--- DATA SUPPLIED ---

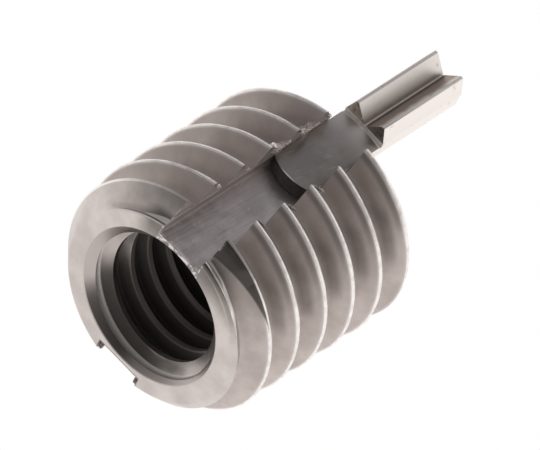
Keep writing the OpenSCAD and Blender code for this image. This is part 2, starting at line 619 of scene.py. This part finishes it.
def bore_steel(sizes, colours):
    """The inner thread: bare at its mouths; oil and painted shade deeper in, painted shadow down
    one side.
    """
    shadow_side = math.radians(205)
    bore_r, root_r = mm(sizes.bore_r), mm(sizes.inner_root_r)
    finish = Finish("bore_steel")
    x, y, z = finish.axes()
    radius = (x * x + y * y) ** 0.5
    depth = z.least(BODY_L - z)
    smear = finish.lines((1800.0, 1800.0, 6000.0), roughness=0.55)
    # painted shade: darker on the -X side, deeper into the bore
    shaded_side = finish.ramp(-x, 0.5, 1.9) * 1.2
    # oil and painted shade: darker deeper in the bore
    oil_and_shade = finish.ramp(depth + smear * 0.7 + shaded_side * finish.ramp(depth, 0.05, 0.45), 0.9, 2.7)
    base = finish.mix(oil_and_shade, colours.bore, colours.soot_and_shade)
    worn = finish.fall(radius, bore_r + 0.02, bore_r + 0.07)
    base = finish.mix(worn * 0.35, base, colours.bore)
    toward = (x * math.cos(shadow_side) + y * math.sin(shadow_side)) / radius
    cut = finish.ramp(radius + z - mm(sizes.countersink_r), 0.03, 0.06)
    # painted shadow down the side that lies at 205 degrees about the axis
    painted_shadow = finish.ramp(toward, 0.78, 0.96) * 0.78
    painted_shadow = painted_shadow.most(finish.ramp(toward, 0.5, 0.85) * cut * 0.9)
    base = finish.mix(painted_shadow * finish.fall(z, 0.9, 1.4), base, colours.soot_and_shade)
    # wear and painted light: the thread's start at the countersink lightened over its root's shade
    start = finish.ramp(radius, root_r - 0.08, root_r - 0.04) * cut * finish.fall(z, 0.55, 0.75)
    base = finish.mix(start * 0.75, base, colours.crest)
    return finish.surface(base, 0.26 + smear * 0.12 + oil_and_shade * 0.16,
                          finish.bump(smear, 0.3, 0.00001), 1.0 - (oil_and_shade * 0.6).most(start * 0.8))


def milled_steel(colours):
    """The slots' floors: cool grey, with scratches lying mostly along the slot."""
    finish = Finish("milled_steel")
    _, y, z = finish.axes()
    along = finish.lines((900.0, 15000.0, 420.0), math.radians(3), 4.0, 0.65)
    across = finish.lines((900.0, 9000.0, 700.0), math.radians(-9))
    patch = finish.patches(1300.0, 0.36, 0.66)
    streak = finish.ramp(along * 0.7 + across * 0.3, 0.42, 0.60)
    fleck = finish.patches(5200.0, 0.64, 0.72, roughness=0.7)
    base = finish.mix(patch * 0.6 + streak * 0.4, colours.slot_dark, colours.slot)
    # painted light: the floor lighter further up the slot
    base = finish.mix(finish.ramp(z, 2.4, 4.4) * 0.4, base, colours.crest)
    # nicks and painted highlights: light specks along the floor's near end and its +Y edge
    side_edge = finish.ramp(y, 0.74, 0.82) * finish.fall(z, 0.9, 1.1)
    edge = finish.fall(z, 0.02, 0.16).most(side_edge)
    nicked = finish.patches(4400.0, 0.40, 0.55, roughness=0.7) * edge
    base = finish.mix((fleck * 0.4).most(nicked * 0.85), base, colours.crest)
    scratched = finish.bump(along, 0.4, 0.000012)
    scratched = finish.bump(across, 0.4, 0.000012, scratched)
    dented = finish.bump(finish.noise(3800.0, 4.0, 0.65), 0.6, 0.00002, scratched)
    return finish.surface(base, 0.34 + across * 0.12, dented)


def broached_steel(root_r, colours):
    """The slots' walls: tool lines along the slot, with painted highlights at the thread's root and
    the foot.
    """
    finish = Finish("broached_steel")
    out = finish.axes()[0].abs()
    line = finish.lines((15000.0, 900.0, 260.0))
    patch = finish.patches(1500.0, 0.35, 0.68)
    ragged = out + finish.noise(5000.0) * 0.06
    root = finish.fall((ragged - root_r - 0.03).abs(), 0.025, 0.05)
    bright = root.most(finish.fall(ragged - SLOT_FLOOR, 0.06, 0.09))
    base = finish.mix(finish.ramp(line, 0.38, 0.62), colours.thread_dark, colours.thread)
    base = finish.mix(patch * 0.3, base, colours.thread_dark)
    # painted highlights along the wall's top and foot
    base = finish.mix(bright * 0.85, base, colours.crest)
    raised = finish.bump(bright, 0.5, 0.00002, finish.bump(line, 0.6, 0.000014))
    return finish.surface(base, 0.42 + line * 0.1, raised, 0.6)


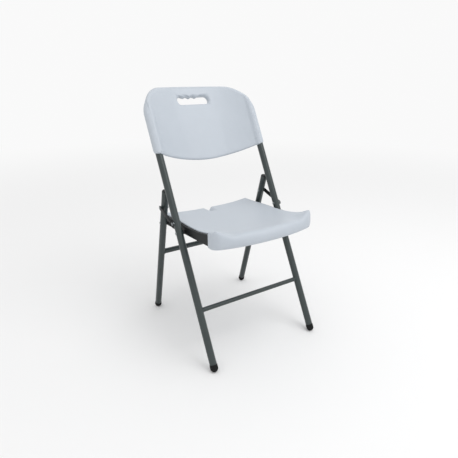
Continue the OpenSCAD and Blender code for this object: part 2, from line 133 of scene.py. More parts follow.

---
--- DATA SUPPLIED ---

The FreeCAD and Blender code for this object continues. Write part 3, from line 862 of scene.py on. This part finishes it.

---

**WHAT YOU HAVE TO DO**
Everything from the line with "Keep writing the" through the line with "finish.bump(smear, 0.3, 0.00001), 1.0", both ends included, should be repeated exactly; nothing else should appear.

**ANSWER TO THE EXERCISE**
Keep writing the OpenSCAD and Blender code for this image. This is part 2, starting at line 619 of scene.py. This part finishes it.
def bore_steel(sizes, colours):
    """The inner thread: bare at its mouths; oil and painted shade deeper in, painted shadow down
    one side.
    """
    shadow_side = math.radians(205)
    bore_r, root_r = mm(sizes.bore_r), mm(sizes.inner_root_r)
    finish = Finish("bore_steel")
    x, y, z = finish.axes()
    radius = (x * x + y * y) ** 0.5
    depth = z.least(BODY_L - z)
    smear = finish.lines((1800.0, 1800.0, 6000.0), roughness=0.55)
    # painted shade: darker on the -X side, deeper into the bore
    shaded_side = finish.ramp(-x, 0.5, 1.9) * 1.2
    # oil and painted shade: darker deeper in the bore
    oil_and_shade = finish.ramp(depth + smear * 0.7 + shaded_side * finish.ramp(depth, 0.05, 0.45), 0.9, 2.7)
    base = finish.mix(oil_and_shade, colours.bore, colours.soot_and_shade)
    worn = finish.fall(radius, bore_r + 0.02, bore_r + 0.07)
    base = finish.mix(worn * 0.35, base, colours.bore)
    toward = (x * math.cos(shadow_side) + y * math.sin(shadow_side)) / radius
    cut = finish.ramp(radius + z - mm(sizes.countersink_r), 0.03, 0.06)
    # painted shadow down the side that lies at 205 degrees about the axis
    painted_shadow = finish.ramp(toward, 0.78, 0.96) * 0.78
    painted_shadow = painted_shadow.most(finish.ramp(toward, 0.5, 0.85) * cut * 0.9)
    base = finish.mix(painted_shadow * finish.fall(z, 0.9, 1.4), base, colours.soot_and_shade)
    # wear and painted light: the thread's start at the countersink lightened over its root's shade
    start = finish.ramp(radius, root_r - 0.08, root_r - 0.04) * cut * finish.fall(z, 0.55, 0.75)
    base = finish.mix(start * 0.75, base, colours.crest)
    return finish.surface(base, 0.26 + smear * 0.12 + oil_and_shade * 0.16,
                          finish.bump(smear, 0.3, 0.00001), 1.0 - (oil_and_shade * 0.6).most(start * 0.8))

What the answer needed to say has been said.